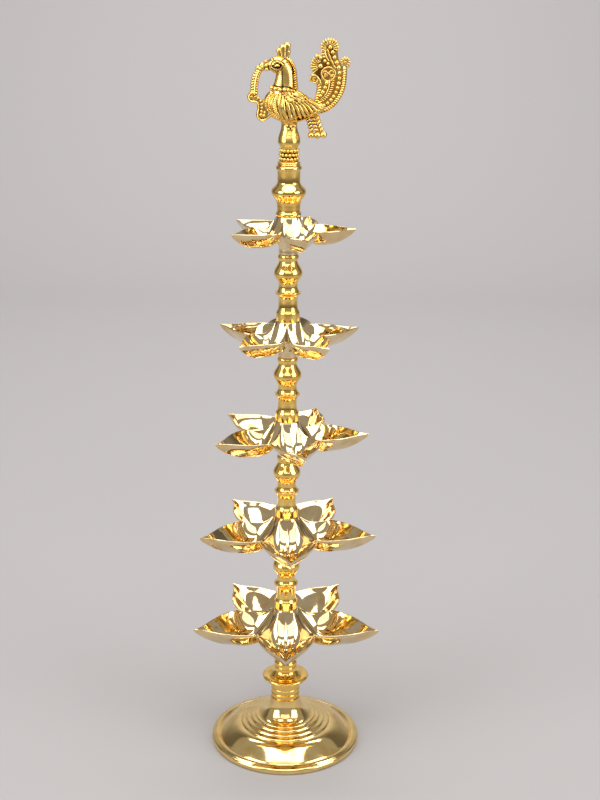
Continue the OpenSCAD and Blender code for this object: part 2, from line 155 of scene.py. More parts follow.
def polished_brass(name, bright, deep, rough, ring_mm, ring_depth, wave_mm, wave_depth, tarnish):
    """Polished brass. ring_mm is the spacing of lathe rings up the piece, or 0 for none."""
    material, tree = new_material(name)
    place = add(tree, "ShaderNodeTexCoord").outputs["Object"]
    cloud = add(tree, "ShaderNodeTexNoise", Vector=place, Scale=1 / (14 * MM), Detail=4.0,
                Roughness=0.6).outputs["Fac"]
    smudge = add(tree, "ShaderNodeTexNoise", Vector=place, Scale=1 / (3.5 * MM), Detail=6.0,
                 Roughness=0.7).outputs["Fac"]
    # Tarnish: a slightly deeper gold in soft patches, with tiny darker specks.
    patch = ramp(tree, cloud, [(0.42, 0.0), (0.7, 1.0)])
    speck = add(tree, "ShaderNodeTexVoronoi", {"feature": "F1"}, Vector=place,
                Scale=1 / (2.6 * MM)).outputs["Distance"]
    dots = ramp(tree, speck, [(0.03, 1.0), (0.08, 0.0)])
    mixed = add(tree, "ShaderNodeMix", {"data_type": "RGBA"}, s0=patch, s6=bright, s7=deep)
    toned = add(tree, "ShaderNodeMath", {"operation": "MULTIPLY"}, s0=dots, s1=tarnish)
    colour = add(tree, "ShaderNodeMix", {"data_type": "RGBA"}, s0=toned.outputs[0],
                 s6=mixed.outputs[2], s7=SPECK_BROWN).outputs[2]
    wiped = add(tree, "ShaderNodeMapRange", Value=smudge, s1=0.3, s2=0.75, s3=rough, s4=rough * SMUDGED)
    # Relief: slow waves from hand finishing, then the lathe's rings.
    slow = add(tree, "ShaderNodeTexNoise", Vector=place, Scale=1 / (wave_mm * MM), Detail=2.0,
               Roughness=0.4).outputs["Fac"]
    relief = add(tree, "ShaderNodeBump", Strength=1.0, Distance=wave_depth * MM, Height=slow)
    normal = relief.outputs["Normal"]
    if ring_mm:
        spot = add(tree, "ShaderNodeSeparateXYZ", Vector=place)
        flat = add(tree, "ShaderNodeCombineXYZ", X=spot.outputs["X"], Y=spot.outputs["Y"])
        out = add(tree, "ShaderNodeVectorMath", {"operation": "LENGTH"}, s0=flat.outputs[0])
        along = add(tree, "ShaderNodeMath", {"operation": "ADD"}, s0=out.outputs["Value"],
                    s1=spot.outputs["Z"])
        step = add(tree, "ShaderNodeMath", {"operation": "MULTIPLY"}, s0=along.outputs[0],
                   s1=1 / (ring_mm * MM))
        lined = add(tree, "ShaderNodeTexNoise", {"noise_dimensions": "1D"}, W=step.outputs[0],
                    Scale=1.0, Detail=3.0, Roughness=0.7).outputs["Fac"]
        rings = add(tree, "ShaderNodeBump", Strength=1.0, Distance=ring_depth * MM,
                    Height=lined, Normal=normal)
        normal = rings.outputs["Normal"]
    shader = add(tree, "ShaderNodeBsdfPrincipled", Metallic=1.0, Base_Color=colour,
                 Roughness=wiped.outputs[0], Normal=normal)
    add(tree, "ShaderNodeOutputMaterial", Surface=shader.outputs[0])
    return material


TURNED = polished_brass("polished lacquered turned brass", linear("#FFDB82"), linear("#F4C15E"),
                        rough=0.05, ring_mm=0.35, ring_depth=0.004, wave_mm=9, wave_depth=0.05,
                        tarnish=0.35)
CAST = polished_brass("mirror polished cast brass", linear("#EFDAAC"), linear("#E2C288"),
                      rough=0.04, ring_mm=0, ring_depth=0, wave_mm=13, wave_depth=0.16, tarnish=0.5)
SPUN = polished_brass("polished spun brass", linear("#F8DB96"), linear("#EAC276"),
                      rough=0.07, ring_mm=0.45, ring_depth=0.005, wave_mm=30, wave_depth=0.06,
                      tarnish=0.4)
BARE = polished_brass("machined brass", linear("#C9A45C"), linear("#A98240"),
                      rough=0.24, ring_mm=0.25, ring_depth=0.01, wave_mm=6, wave_depth=0.02,
                      tarnish=0.6)
for finish in (TURNED, CAST, SPUN, BARE):
    print("finish:", finish.name, len(finish.node_tree.nodes), "nodes")

# %% [markdown]
# ## Walls for turned pieces
# A turned piece is drawn as half of its outline: a list of radius and height. These small
# functions draw the curves that a turner cuts, and `soften` rounds every crisp corner a
# fraction of a millimetre, because a polished edge catches a thin line of light.

# %% Turned curves
# The least turn of a corner that is rounded, and the share of a line that rounding may take.
CRISP = math.radians(25)
CORNER_SHARE = 0.45
# A length too short to matter, in metres or in millimetres.
TINY = 1e-6


def blend_value(a, b, t):
    return a + (b - a) * t


def ease(r0, z0, r1, z1, n=16):
    """An S curve that leaves and arrives along the axis."""
    return [(blend_value(r0, r1, (1 - math.cos(math.pi * i / n)) / 2), blend_value(z0, z1, i / n))
            for i in range(n + 1)]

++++

## Exercise prompt
Reproduce the data, keeping every line exactly the same.

## Response for this exercise
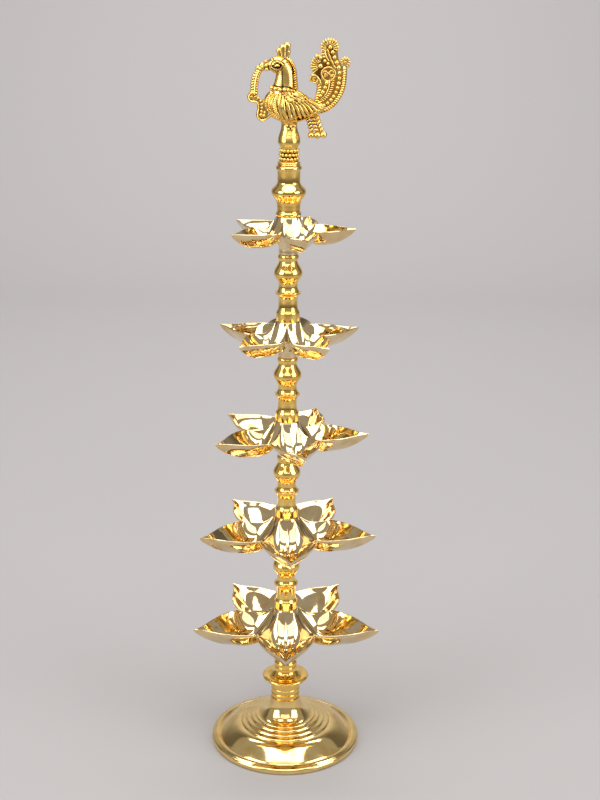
Continue the OpenSCAD and Blender code for this object: part 2, from line 155 of scene.py. More parts follow.
def polished_brass(name, bright, deep, rough, ring_mm, ring_depth, wave_mm, wave_depth, tarnish):
    """Polished brass. ring_mm is the spacing of lathe rings up the piece, or 0 for none."""
    material, tree = new_material(name)
    place = add(tree, "ShaderNodeTexCoord").outputs["Object"]
    cloud = add(tree, "ShaderNodeTexNoise", Vector=place, Scale=1 / (14 * MM), Detail=4.0,
                Roughness=0.6).outputs["Fac"]
    smudge = add(tree, "ShaderNodeTexNoise", Vector=place, Scale=1 / (3.5 * MM), Detail=6.0,
                 Roughness=0.7).outputs["Fac"]
    # Tarnish: a slightly deeper gold in soft patches, with tiny darker specks.
    patch = ramp(tree, cloud, [(0.42, 0.0), (0.7, 1.0)])
    speck = add(tree, "ShaderNodeTexVoronoi", {"feature": "F1"}, Vector=place,
                Scale=1 / (2.6 * MM)).outputs["Distance"]
    dots = ramp(tree, speck, [(0.03, 1.0), (0.08, 0.0)])
    mixed = add(tree, "ShaderNodeMix", {"data_type": "RGBA"}, s0=patch, s6=bright, s7=deep)
    toned = add(tree, "ShaderNodeMath", {"operation": "MULTIPLY"}, s0=dots, s1=tarnish)
    colour = add(tree, "ShaderNodeMix", {"data_type": "RGBA"}, s0=toned.outputs[0],
                 s6=mixed.outputs[2], s7=SPECK_BROWN).outputs[2]
    wiped = add(tree, "ShaderNodeMapRange", Value=smudge, s1=0.3, s2=0.75, s3=rough, s4=rough * SMUDGED)
    # Relief: slow waves from hand finishing, then the lathe's rings.
    slow = add(tree, "ShaderNodeTexNoise", Vector=place, Scale=1 / (wave_mm * MM), Detail=2.0,
               Roughness=0.4).outputs["Fac"]
    relief = add(tree, "ShaderNodeBump", Strength=1.0, Distance=wave_depth * MM, Height=slow)
    normal = relief.outputs["Normal"]
    if ring_mm:
        spot = add(tree, "ShaderNodeSeparateXYZ", Vector=place)
        flat = add(tree, "ShaderNodeCombineXYZ", X=spot.outputs["X"], Y=spot.outputs["Y"])
        out = add(tree, "ShaderNodeVectorMath", {"operation": "LENGTH"}, s0=flat.outputs[0])
        along = add(tree, "ShaderNodeMath", {"operation": "ADD"}, s0=out.outputs["Value"],
                    s1=spot.outputs["Z"])
        step = add(tree, "ShaderNodeMath", {"operation": "MULTIPLY"}, s0=along.outputs[0],
                   s1=1 / (ring_mm * MM))
        lined = add(tree, "ShaderNodeTexNoise", {"noise_dimensions": "1D"}, W=step.outputs[0],
                    Scale=1.0, Detail=3.0, Roughness=0.7).outputs["Fac"]
        rings = add(tree, "ShaderNodeBump", Strength=1.0, Distance=ring_depth * MM,
                    Height=lined, Normal=normal)
        normal = rings.outputs["Normal"]
    shader = add(tree, "ShaderNodeBsdfPrincipled", Metallic=1.0, Base_Color=colour,
                 Roughness=wiped.outputs[0], Normal=normal)
    add(tree, "ShaderNodeOutputMaterial", Surface=shader.outputs[0])
    return material


TURNED = polished_brass("polished lacquered turned brass", linear("#FFDB82"), linear("#F4C15E"),
                        rough=0.05, ring_mm=0.35, ring_depth=0.004, wave_mm=9, wave_depth=0.05,
                        tarnish=0.35)
CAST = polished_brass("mirror polished cast brass", linear("#EFDAAC"), linear("#E2C288"),
                      rough=0.04, ring_mm=0, ring_depth=0, wave_mm=13, wave_depth=0.16, tarnish=0.5)
SPUN = polished_brass("polished spun brass", linear("#F8DB96"), linear("#EAC276"),
                      rough=0.07, ring_mm=0.45, ring_depth=0.005, wave_mm=30, wave_depth=0.06,
                      tarnish=0.4)
BARE = polished_brass("machined brass", linear("#C9A45C"), linear("#A98240"),
                      rough=0.24, ring_mm=0.25, ring_depth=0.01, wave_mm=6, wave_depth=0.02,
                      tarnish=0.6)
for finish in (TURNED, CAST, SPUN, BARE):
    print("finish:", finish.name, len(finish.node_tree.nodes), "nodes")

# %% [markdown]
# ## Walls for turned pieces
# A turned piece is drawn as half of its outline: a list of radius and height. These small
# functions draw the curves that a turner cuts, and `soften` rounds every crisp corner a
# fraction of a millimetre, because a polished edge catches a thin line of light.

# %% Turned curves
# The least turn of a corner that is rounded, and the share of a line that rounding may take.
CRISP = math.radians(25)
CORNER_SHARE = 0.45
# A length too short to matter, in metres or in millimetres.
TINY = 1e-6


def blend_value(a, b, t):
    return a + (b - a) * t


def ease(r0, z0, r1, z1, n=16):
    """An S curve that leaves and arrives along the axis."""
    return [(blend_value(r0, r1, (1 - math.cos(math.pi * i / n)) / 2), blend_value(z0, z1, i / n))
            for i in range(n + 1)]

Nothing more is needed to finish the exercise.